## Brief
Quote exactly, and only, the lines from the one with "const face = new CarvedFace();" down to the one with "Vector(map(max, high, point))", both included.

## Extracted material
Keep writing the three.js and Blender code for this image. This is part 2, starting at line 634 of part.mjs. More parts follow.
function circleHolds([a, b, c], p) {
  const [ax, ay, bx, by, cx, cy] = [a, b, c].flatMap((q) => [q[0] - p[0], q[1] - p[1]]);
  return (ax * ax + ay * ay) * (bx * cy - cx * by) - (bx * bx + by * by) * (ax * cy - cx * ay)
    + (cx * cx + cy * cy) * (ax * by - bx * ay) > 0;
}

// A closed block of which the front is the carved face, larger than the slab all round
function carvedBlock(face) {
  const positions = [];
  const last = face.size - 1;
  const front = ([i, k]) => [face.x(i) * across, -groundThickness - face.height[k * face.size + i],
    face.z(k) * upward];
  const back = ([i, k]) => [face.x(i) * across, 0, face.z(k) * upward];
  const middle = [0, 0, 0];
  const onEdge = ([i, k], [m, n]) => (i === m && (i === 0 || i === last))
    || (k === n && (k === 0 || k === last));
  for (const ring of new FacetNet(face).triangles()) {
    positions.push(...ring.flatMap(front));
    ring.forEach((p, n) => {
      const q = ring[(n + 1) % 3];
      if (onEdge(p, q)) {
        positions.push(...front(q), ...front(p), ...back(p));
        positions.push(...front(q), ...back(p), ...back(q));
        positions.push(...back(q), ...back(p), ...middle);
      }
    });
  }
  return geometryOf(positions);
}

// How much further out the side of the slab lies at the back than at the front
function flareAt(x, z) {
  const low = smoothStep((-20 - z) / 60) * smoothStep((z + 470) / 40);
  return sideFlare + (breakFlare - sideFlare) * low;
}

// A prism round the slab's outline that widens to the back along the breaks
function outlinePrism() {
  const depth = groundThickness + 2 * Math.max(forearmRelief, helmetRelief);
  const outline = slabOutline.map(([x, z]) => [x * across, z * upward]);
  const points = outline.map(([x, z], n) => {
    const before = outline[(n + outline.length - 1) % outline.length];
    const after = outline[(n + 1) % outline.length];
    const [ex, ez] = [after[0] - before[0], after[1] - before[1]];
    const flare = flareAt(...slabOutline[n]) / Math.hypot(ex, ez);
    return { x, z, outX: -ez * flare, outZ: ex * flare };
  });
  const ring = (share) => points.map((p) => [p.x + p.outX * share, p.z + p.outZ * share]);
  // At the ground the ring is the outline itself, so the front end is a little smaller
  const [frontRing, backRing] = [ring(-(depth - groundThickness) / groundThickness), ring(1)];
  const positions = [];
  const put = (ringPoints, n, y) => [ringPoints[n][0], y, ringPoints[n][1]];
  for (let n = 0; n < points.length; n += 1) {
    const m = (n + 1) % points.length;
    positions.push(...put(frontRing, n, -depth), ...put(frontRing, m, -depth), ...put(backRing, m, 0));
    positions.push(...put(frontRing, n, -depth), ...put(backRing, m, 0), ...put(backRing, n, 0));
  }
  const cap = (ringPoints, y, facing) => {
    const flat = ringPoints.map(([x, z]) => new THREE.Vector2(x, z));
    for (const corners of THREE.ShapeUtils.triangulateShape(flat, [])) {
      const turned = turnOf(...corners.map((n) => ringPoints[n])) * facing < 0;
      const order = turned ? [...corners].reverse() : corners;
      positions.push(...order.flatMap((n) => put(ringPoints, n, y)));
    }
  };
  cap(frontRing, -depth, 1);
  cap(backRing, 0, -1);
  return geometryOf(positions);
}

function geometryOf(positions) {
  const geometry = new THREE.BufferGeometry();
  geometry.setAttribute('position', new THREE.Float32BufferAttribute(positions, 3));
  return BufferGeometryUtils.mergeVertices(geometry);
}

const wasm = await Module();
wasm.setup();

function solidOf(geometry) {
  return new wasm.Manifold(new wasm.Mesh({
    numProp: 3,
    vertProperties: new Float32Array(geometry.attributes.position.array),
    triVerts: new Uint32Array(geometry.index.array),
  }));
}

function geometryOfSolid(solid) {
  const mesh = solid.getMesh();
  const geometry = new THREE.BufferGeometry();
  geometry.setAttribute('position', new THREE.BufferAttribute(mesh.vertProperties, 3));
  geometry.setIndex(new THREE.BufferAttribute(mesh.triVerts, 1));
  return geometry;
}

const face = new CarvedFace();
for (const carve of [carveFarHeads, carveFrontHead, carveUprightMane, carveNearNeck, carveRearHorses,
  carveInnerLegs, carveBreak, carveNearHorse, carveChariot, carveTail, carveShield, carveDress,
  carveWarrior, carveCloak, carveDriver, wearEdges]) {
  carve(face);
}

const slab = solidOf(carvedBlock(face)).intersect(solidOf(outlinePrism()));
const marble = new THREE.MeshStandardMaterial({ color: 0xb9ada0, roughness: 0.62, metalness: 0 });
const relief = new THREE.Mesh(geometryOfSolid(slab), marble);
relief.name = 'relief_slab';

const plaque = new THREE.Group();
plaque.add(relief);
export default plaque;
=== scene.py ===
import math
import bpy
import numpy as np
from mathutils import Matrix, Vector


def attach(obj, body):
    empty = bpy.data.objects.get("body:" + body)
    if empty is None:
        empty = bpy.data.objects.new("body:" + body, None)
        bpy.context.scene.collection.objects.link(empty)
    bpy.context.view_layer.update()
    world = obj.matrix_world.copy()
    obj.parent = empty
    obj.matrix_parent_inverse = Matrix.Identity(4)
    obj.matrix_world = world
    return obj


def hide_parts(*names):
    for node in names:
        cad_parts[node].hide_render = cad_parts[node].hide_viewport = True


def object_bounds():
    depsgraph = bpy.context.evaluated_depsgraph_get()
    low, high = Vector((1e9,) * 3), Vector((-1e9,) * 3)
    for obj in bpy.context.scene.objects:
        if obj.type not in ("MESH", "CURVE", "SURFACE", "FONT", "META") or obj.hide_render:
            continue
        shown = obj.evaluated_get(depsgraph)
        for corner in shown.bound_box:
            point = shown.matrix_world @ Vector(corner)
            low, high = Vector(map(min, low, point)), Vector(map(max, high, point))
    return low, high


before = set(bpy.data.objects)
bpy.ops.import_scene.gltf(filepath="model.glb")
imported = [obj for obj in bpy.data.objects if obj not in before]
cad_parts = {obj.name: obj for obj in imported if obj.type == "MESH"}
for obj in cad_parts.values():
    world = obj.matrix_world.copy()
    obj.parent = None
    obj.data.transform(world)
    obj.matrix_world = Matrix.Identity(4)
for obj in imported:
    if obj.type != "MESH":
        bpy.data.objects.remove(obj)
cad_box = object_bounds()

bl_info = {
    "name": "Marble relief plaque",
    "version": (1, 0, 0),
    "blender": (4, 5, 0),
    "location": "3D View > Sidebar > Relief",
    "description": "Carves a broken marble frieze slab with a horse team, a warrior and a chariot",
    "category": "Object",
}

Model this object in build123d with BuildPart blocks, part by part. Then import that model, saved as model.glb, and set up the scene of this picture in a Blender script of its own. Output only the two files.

## Result of this task
const face = new CarvedFace();
for (const carve of [carveFarHeads, carveFrontHead, carveUprightMane, carveNearNeck, carveRearHorses,
  carveInnerLegs, carveBreak, carveNearHorse, carveChariot, carveTail, carveShield, carveDress,
  carveWarrior, carveCloak, carveDriver, wearEdges]) {
  carve(face);
}

const slab = solidOf(carvedBlock(face)).intersect(solidOf(outlinePrism()));
const marble = new THREE.MeshStandardMaterial({ color: 0xb9ada0, roughness: 0.62, metalness: 0 });
const relief = new THREE.Mesh(geometryOfSolid(slab), marble);
relief.name = 'relief_slab';

const plaque = new THREE.Group();
plaque.add(relief);
export default plaque;
=== scene.py ===
import math
import bpy
import numpy as np
from mathutils import Matrix, Vector


def attach(obj, body):
    empty = bpy.data.objects.get("body:" + body)
    if empty is None:
        empty = bpy.data.objects.new("body:" + body, None)
        bpy.context.scene.collection.objects.link(empty)
    bpy.context.view_layer.update()
    world = obj.matrix_world.copy()
    obj.parent = empty
    obj.matrix_parent_inverse = Matrix.Identity(4)
    obj.matrix_world = world
    return obj


def hide_parts(*names):
    for node in names:
        cad_parts[node].hide_render = cad_parts[node].hide_viewport = True


def object_bounds():
    depsgraph = bpy.context.evaluated_depsgraph_get()
    low, high = Vector((1e9,) * 3), Vector((-1e9,) * 3)
    for obj in bpy.context.scene.objects:
        if obj.type not in ("MESH", "CURVE", "SURFACE", "FONT", "META") or obj.hide_render:
            continue
        shown = obj.evaluated_get(depsgraph)
        for corner in shown.bound_box:
            point = shown.matrix_world @ Vector(corner)
            low, high = Vector(map(min, low, point)), Vector(map(max, high, point))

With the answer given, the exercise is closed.